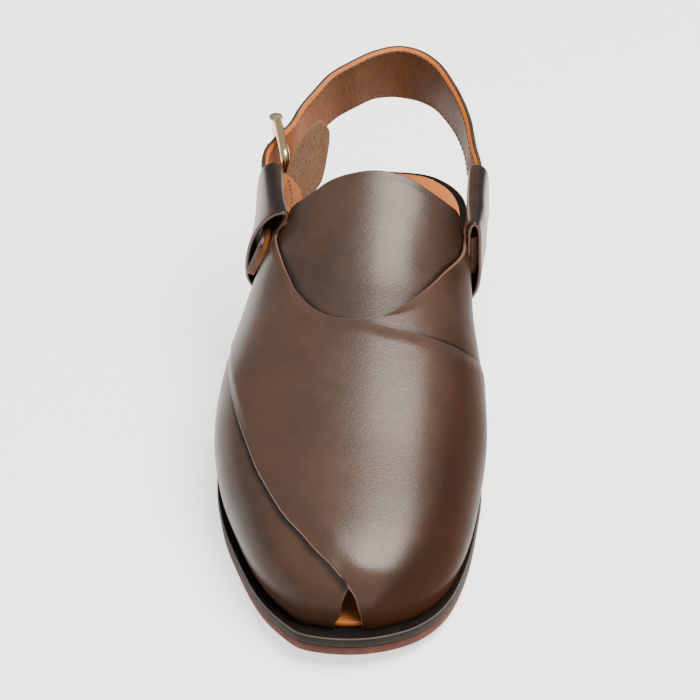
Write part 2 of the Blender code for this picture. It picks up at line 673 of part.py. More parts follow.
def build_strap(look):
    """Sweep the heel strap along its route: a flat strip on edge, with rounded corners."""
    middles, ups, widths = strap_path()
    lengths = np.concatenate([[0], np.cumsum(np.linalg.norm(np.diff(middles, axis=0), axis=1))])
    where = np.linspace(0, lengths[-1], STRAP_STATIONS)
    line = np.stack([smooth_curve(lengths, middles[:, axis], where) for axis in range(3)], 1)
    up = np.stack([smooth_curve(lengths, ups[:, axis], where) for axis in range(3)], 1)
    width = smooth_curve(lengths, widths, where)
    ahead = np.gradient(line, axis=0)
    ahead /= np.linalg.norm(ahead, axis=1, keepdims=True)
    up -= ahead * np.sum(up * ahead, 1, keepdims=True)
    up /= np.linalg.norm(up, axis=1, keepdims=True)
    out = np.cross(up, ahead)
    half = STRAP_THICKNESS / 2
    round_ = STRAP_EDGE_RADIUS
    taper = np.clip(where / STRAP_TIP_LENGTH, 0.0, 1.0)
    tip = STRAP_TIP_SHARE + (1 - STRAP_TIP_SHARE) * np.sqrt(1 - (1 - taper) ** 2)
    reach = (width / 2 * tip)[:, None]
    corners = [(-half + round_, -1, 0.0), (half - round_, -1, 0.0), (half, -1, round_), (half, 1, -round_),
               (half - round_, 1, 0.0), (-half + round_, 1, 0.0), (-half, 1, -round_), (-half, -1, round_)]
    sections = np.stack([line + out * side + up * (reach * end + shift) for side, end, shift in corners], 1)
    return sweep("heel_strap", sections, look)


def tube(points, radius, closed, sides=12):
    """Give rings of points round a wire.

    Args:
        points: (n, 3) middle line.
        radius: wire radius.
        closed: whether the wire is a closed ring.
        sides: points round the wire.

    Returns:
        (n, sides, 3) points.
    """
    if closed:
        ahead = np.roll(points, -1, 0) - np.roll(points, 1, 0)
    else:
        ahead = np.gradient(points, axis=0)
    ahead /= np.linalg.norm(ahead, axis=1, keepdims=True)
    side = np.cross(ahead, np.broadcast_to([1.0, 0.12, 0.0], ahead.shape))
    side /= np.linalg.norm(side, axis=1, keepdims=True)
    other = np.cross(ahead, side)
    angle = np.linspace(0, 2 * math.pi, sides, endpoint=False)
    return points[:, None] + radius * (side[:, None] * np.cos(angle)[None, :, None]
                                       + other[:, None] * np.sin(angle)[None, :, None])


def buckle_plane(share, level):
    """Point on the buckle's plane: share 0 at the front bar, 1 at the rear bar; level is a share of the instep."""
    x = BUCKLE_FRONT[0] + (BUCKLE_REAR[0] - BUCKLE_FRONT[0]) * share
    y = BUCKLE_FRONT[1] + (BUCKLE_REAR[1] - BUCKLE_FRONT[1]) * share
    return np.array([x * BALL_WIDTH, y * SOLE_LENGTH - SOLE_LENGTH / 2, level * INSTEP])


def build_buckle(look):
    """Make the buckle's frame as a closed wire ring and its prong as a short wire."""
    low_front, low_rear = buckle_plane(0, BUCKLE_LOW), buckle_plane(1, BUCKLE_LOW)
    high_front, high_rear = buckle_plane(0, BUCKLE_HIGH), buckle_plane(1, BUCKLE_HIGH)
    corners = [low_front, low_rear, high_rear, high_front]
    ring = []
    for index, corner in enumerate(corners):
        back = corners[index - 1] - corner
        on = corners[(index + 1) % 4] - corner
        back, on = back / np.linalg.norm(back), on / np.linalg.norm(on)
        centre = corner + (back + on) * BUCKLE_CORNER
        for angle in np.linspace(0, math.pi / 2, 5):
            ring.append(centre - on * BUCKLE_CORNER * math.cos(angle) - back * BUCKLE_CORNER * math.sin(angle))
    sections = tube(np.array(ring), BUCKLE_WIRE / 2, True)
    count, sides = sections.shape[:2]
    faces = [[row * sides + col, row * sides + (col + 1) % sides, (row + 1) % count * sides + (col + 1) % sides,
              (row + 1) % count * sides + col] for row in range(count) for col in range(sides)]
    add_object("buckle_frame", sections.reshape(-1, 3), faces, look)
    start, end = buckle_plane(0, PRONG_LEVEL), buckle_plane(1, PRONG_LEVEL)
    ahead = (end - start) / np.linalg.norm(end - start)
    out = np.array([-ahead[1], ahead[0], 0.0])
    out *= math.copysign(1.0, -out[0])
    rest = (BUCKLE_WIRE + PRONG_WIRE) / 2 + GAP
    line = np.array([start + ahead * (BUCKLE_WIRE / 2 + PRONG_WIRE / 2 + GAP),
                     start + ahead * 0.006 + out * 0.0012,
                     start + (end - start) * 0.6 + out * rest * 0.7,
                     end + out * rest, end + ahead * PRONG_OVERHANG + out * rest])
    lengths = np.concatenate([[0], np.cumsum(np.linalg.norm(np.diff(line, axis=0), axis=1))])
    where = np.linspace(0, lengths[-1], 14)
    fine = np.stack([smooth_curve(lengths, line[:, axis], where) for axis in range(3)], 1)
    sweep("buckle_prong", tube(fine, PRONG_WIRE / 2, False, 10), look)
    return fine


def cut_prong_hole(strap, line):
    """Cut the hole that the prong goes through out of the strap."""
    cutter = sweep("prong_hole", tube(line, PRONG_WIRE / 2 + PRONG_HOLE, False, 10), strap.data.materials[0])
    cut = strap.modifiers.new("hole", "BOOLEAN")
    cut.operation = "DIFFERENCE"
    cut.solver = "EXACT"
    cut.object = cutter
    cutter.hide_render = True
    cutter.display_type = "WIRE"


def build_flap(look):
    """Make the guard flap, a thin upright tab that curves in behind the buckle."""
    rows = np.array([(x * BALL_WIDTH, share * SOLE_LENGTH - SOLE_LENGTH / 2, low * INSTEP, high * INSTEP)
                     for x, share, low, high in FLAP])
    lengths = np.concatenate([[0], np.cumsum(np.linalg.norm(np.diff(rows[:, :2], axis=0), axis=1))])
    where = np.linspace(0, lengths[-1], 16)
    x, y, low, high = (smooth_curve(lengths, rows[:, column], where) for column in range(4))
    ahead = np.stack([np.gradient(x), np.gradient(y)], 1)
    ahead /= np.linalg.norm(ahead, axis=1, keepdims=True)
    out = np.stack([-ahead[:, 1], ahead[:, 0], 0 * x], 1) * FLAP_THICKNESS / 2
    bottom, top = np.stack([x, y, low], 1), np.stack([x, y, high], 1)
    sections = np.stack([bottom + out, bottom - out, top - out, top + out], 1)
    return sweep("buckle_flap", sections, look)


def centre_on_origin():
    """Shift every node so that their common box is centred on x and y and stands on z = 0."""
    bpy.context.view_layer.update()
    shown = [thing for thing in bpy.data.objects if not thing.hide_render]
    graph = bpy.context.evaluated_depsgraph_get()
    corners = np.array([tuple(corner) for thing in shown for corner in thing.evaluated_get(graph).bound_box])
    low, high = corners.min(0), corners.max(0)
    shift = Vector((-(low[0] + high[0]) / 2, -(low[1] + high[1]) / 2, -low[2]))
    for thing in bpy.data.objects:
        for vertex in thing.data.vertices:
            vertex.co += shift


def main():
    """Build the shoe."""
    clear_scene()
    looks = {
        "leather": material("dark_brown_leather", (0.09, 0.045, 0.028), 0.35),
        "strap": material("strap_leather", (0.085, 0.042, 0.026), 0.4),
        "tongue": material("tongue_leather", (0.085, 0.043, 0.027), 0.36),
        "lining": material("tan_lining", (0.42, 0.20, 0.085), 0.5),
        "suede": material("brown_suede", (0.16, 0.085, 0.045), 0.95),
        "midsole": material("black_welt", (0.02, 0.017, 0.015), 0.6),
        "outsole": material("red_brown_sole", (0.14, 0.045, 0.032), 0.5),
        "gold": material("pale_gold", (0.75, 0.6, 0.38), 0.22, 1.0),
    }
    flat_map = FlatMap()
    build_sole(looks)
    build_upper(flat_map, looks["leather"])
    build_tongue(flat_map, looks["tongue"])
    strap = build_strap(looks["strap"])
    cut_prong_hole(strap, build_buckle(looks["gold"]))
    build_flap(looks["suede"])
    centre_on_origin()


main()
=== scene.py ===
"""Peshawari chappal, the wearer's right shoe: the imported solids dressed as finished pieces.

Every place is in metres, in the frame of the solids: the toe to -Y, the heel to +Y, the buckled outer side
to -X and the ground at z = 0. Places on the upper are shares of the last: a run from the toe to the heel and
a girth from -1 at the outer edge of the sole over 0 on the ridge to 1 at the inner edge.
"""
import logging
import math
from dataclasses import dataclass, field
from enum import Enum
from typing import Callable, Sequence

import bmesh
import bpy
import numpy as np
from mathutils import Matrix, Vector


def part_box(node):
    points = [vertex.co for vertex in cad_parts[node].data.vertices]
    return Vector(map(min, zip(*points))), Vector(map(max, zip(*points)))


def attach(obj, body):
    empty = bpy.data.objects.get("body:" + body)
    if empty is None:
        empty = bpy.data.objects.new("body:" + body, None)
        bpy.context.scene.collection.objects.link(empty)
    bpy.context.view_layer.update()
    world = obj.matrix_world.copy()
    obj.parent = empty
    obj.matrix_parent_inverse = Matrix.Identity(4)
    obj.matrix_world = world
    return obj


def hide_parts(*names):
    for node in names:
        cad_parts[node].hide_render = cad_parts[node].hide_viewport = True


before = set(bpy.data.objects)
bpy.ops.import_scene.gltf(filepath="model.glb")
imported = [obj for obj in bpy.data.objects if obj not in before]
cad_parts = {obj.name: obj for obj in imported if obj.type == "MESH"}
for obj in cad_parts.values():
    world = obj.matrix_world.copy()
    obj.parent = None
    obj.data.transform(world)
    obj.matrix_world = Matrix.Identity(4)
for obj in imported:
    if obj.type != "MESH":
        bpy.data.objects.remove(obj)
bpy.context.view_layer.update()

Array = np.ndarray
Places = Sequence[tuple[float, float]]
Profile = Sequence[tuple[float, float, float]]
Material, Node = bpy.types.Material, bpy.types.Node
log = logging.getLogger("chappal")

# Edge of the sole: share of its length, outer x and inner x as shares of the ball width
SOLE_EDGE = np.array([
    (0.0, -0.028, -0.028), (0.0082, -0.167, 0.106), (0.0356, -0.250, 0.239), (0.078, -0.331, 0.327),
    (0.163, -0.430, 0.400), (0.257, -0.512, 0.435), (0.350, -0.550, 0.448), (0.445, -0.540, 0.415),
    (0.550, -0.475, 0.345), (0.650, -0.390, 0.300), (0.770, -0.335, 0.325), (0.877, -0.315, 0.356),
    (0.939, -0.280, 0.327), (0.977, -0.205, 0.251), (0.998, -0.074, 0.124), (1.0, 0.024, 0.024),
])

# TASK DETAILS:
Exactly the lines above from the one with "flat_map = FlatMap()" to the one with "as finished pieces.", both included, are to be quoted; leave the rest out.

# RESPONSE TO THE TASK:
    flat_map = FlatMap()
    build_sole(looks)
    build_upper(flat_map, looks["leather"])
    build_tongue(flat_map, looks["tongue"])
    strap = build_strap(looks["strap"])
    cut_prong_hole(strap, build_buckle(looks["gold"]))
    build_flap(looks["suede"])
    centre_on_origin()


main()
=== scene.py ===
"""Peshawari chappal, the wearer's right shoe: the imported solids dressed as finished pieces.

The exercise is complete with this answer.